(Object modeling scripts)

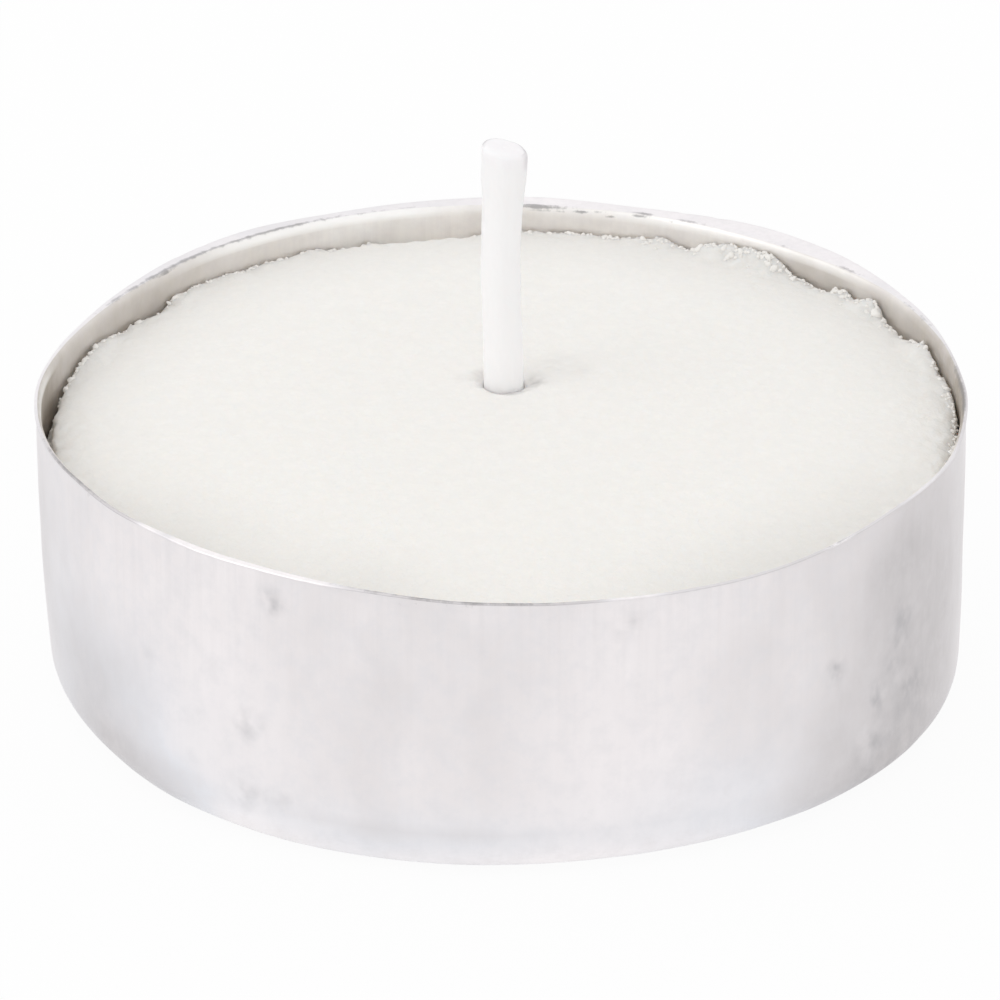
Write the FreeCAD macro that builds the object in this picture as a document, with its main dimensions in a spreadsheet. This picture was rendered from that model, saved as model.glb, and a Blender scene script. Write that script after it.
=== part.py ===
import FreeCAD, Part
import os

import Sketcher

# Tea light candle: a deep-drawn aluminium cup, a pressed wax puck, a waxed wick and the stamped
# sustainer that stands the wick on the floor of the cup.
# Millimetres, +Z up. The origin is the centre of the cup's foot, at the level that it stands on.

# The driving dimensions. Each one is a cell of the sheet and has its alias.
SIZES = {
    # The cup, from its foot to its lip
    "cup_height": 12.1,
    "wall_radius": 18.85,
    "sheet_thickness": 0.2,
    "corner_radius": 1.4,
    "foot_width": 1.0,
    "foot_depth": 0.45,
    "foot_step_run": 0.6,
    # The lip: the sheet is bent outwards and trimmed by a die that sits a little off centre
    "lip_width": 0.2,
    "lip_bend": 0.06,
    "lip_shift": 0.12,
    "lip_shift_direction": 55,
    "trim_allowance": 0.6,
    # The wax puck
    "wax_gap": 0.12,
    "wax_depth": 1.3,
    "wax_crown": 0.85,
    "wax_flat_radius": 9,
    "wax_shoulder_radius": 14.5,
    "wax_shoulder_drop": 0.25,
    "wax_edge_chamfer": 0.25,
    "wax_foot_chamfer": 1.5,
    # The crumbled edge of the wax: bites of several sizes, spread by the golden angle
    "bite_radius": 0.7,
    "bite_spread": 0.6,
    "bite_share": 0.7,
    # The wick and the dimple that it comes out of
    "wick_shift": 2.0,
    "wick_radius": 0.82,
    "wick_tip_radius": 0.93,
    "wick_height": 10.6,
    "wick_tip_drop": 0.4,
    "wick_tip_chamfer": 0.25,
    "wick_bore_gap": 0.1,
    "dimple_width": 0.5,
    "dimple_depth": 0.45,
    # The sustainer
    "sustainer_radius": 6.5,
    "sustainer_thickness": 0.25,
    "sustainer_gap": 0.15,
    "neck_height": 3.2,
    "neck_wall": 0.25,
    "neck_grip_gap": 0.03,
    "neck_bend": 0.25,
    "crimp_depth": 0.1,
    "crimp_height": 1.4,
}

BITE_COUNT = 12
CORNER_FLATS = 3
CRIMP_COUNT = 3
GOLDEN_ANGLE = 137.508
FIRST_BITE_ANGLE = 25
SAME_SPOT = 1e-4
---
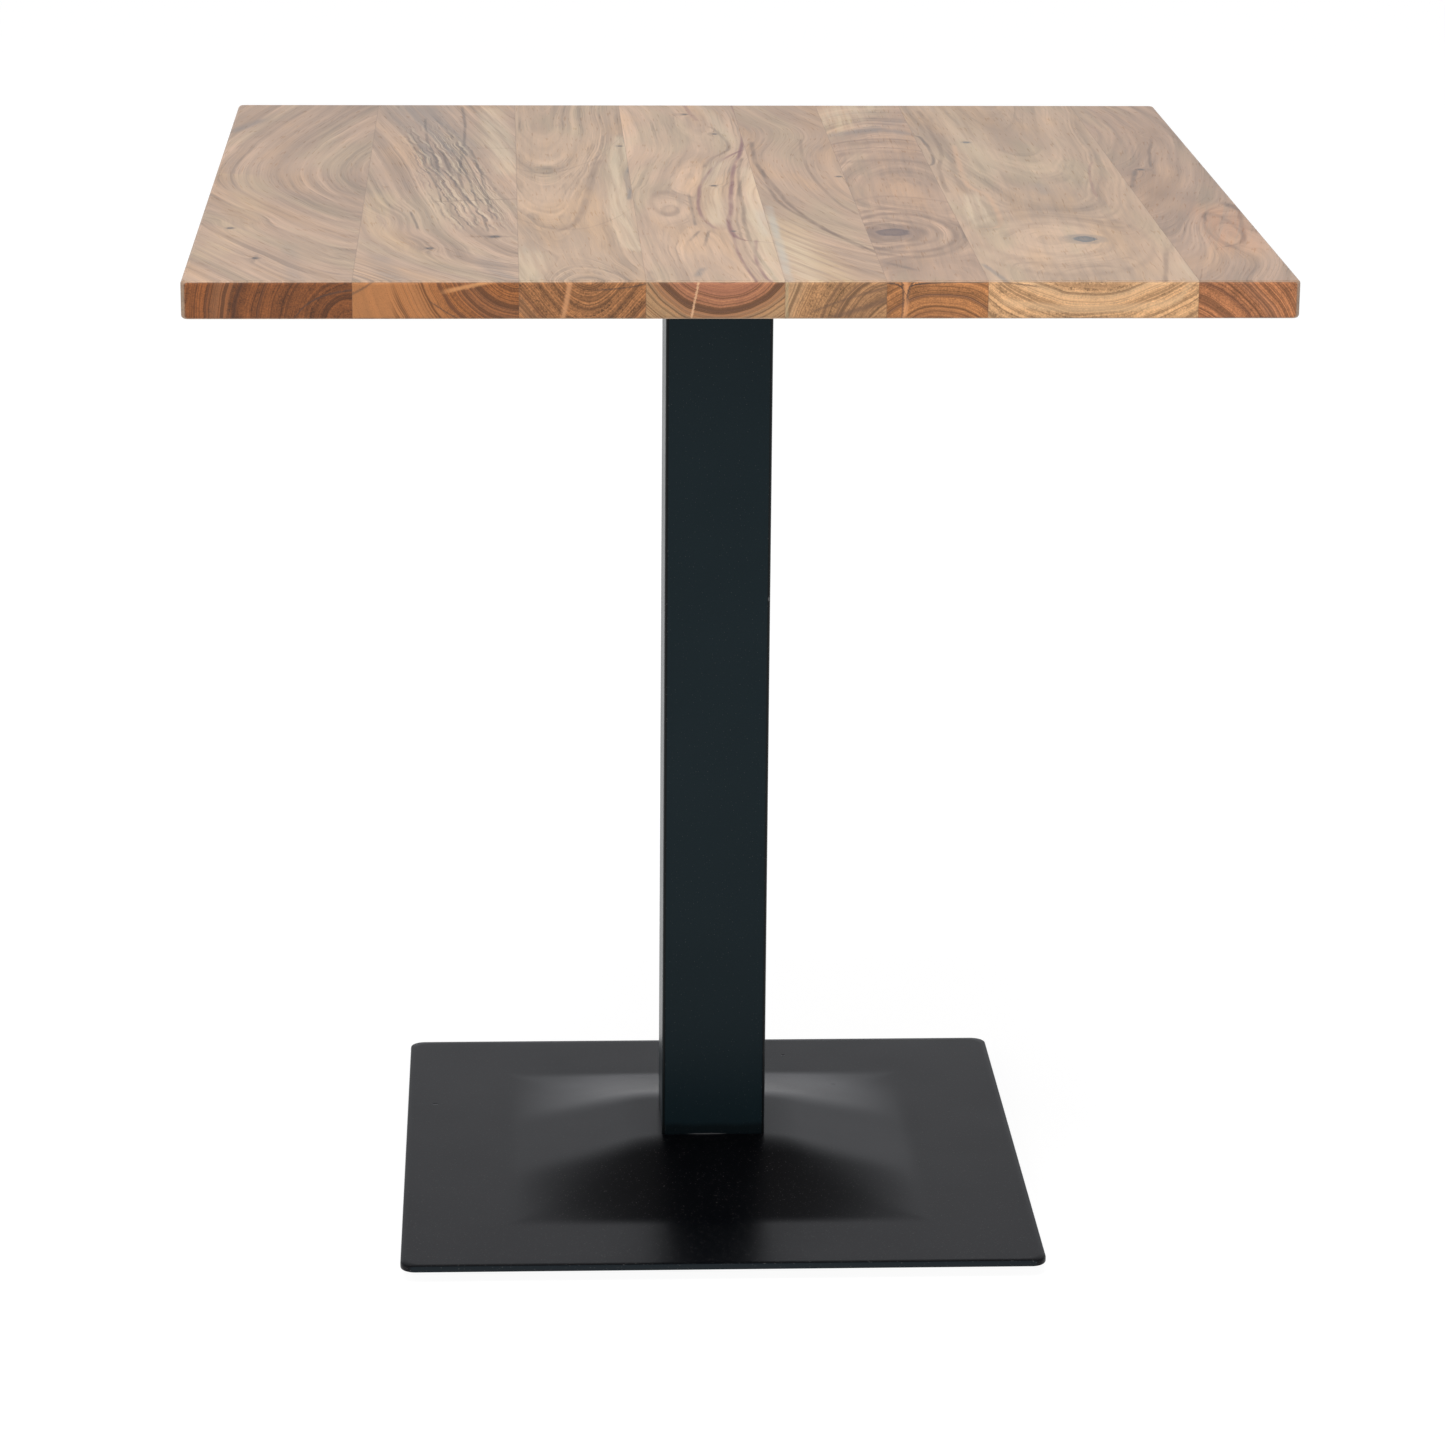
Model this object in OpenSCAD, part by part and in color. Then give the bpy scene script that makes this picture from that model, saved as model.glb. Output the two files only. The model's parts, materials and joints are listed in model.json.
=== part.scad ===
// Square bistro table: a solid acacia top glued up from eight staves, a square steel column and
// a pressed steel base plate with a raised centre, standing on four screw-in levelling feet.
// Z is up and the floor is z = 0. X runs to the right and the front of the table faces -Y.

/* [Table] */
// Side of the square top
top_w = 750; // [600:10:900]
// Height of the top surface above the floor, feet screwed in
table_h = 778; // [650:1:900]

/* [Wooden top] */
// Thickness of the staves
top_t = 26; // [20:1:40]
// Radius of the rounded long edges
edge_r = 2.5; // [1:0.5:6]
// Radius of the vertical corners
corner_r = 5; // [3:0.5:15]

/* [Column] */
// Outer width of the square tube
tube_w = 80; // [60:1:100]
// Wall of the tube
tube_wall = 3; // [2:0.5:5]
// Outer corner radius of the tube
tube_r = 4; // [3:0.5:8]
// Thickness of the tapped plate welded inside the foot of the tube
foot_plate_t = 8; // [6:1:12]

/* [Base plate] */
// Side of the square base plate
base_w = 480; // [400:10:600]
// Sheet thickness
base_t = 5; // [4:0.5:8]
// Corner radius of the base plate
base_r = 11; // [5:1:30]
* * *
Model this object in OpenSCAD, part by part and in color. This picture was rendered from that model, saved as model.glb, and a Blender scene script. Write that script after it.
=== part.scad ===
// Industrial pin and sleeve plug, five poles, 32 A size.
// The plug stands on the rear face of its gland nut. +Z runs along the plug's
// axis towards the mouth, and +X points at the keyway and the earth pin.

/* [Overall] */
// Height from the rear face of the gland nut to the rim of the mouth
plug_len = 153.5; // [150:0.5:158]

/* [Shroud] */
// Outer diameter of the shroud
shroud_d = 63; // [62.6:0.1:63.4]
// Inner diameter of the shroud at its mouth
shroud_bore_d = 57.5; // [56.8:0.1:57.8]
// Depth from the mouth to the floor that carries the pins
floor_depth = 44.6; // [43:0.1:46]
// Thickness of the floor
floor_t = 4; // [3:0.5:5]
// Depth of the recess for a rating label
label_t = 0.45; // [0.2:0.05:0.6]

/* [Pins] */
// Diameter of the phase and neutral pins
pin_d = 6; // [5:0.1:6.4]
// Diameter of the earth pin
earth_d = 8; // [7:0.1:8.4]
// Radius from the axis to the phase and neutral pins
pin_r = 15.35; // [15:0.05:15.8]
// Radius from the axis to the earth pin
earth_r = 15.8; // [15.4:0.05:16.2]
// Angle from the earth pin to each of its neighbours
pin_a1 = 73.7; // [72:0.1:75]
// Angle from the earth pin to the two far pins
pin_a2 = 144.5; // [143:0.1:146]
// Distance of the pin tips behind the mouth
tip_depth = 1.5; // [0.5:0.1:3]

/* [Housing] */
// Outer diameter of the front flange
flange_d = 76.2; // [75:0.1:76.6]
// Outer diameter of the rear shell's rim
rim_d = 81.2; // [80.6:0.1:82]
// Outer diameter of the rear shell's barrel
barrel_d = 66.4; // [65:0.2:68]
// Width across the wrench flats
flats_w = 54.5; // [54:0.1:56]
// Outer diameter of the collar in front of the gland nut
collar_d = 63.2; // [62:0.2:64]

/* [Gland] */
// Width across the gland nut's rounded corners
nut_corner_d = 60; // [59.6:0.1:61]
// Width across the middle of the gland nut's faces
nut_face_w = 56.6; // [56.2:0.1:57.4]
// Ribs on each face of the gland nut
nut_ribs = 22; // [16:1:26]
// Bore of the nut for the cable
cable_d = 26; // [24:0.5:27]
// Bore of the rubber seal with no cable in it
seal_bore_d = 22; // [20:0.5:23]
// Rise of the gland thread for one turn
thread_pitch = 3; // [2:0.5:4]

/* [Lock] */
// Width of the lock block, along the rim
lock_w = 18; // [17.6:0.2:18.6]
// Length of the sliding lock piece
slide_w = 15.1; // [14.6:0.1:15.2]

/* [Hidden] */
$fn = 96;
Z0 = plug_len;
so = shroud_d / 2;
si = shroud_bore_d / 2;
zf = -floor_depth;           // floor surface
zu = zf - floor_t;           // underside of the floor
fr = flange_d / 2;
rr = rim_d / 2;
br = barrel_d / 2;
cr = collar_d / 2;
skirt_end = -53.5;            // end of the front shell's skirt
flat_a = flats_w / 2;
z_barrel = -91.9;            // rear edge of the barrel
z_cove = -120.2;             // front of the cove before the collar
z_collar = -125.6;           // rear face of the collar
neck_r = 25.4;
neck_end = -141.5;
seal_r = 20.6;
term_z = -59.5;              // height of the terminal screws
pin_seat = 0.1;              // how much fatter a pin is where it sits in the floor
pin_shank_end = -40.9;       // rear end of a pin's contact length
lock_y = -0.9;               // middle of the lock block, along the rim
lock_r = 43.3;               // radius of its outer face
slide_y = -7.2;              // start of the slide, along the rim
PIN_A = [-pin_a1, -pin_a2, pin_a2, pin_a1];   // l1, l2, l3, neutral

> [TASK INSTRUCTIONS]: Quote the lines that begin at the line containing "Write the FreeCAD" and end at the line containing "# Millimetres, +Z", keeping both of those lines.

> [FULL ANSWER]:
Write the FreeCAD macro that builds the object in this picture as a document, with its main dimensions in a spreadsheet. This picture was rendered from that model, saved as model.glb, and a Blender scene script. Write that script after it.
=== part.py ===
import FreeCAD, Part
import os

import Sketcher

# Tea light candle: a deep-drawn aluminium cup, a pressed wax puck, a waxed wick and the stamped
# sustainer that stands the wick on the floor of the cup.
# Millimetres, +Z up. The origin is the centre of the cup's foot, at the level that it stands on.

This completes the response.